Egg Wash, Seeds, and Pre-Cut
  1. Whisk the 1 egg yolk with 1 tbsp of water until completely smooth. Brush evenly across the entire top surface of the final phyllo sheet — reaching all the way to the edges. Scatter sesame seeds and nigella seeds generously across the egg-washed surface. Nigella seeds — small, angular, black, with a specific slightly bitter, slightly onion-adjacent aromatic character — are the seed that specifically identifies the börek as Turkish in character; their flavour and visual contrast against the golden sesame makes the finished top surface immediately recognisable. Together the two seeds toast against the egg wash during baking into a fragrant, slightly crunchy surface layer. Using a sharp knife, cut the börek into 16 equal squares before placing it in the oven. Apply firm, decisive downward cuts rather than sawing — sawing drags the top phyllo layers and disrupts the even surface. This pre-baking cut is the technique that makes clean, intact squares possible after baking. A knife drawn through baked, crisped phyllo shatters the top layers regardless of sharpness; the same cuts made through unbaked, pliable phyllo produce clean divisions that hold through baking.
Bake, Rest, and Serve
  1. Place in the preheated oven and bake for 40–50 minutes until the top is deeply golden brown across the entire surface — a pale gold is insufficiently baked and will not have the crunch of a properly coloured börek — and a knife inserted through the centre feels resistance-free, indicating the layers have fully set.

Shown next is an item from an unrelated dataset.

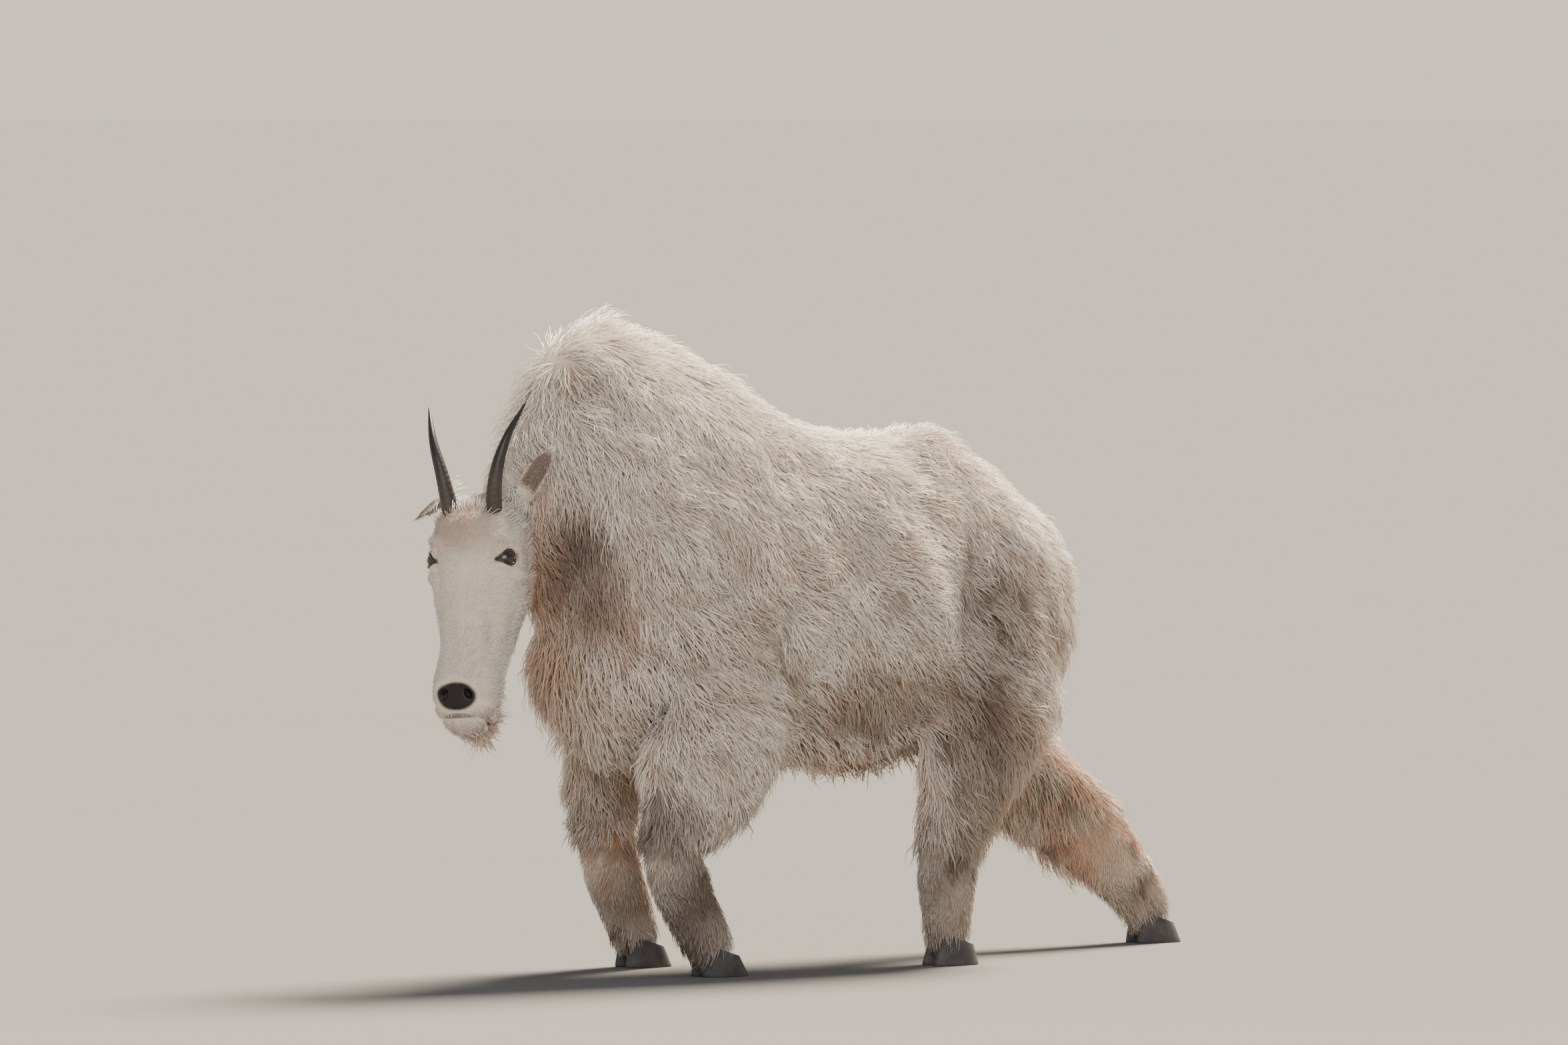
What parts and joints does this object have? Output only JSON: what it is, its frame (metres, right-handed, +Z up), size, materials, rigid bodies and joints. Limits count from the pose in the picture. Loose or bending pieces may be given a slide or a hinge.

If the top surface shows significant browning before 35 minutes, loosely tent with foil for the remaining baking time to prevent burning while the interior continues setting. Remove from the oven and allow to rest in the tray for a minimum of 15–20 minutes before serving. Fresh-from-the-oven börek is structurally fragile — the filling is still liquid-adjacent from its internal temperature and the pastry layers need the resting period to fully set. Attempting to lift portions before resting produces pieces that fall apart or leave their bottom layers behind. After the full rest, use a spatula to lift each pre-cut square cleanly. Serve warm or at room temperature.

Notes

Phyllo dough’s handling technique determines the quality of the finished börek as much as any other factor. Phyllo dries irreversibly once exposed to air — a dry phyllo sheet becomes brittle and cannot be properly layered without tearing, and torn sheets create gaps in the layered structure that produce uneven baking and visible holes in the finished börek. Always keep the unused sheets covered with a lightly damp cloth throughout the layering process. Work with one sheet at a time and move efficiently.
Frozen phyllo dough must be thawed slowly and completely before use — 24 hours in the refrigerator is the safest method. Rushed thawing at room temperature produces moisture condensation between the sheets that causes them to stick together and tear when separated. Thawed phyllo that has re-frozen and thawed again is noticeably more fragile and prone to tearing than once-thawed phyllo.
The nigella seeds — also called black seed, kalonji, or çörek otu in Turkish — are the specifically aromatic finishing element that distinguishes börek’s top surface from any other savory pastry. Their slightly bitter, herby, slightly onion-adjacent character toasted against the egg wash produces the specific aroma that is one of the first sensory indicators of Turkish börek. They are available at Middle Eastern grocery stores, Turkish markets, and health food stores.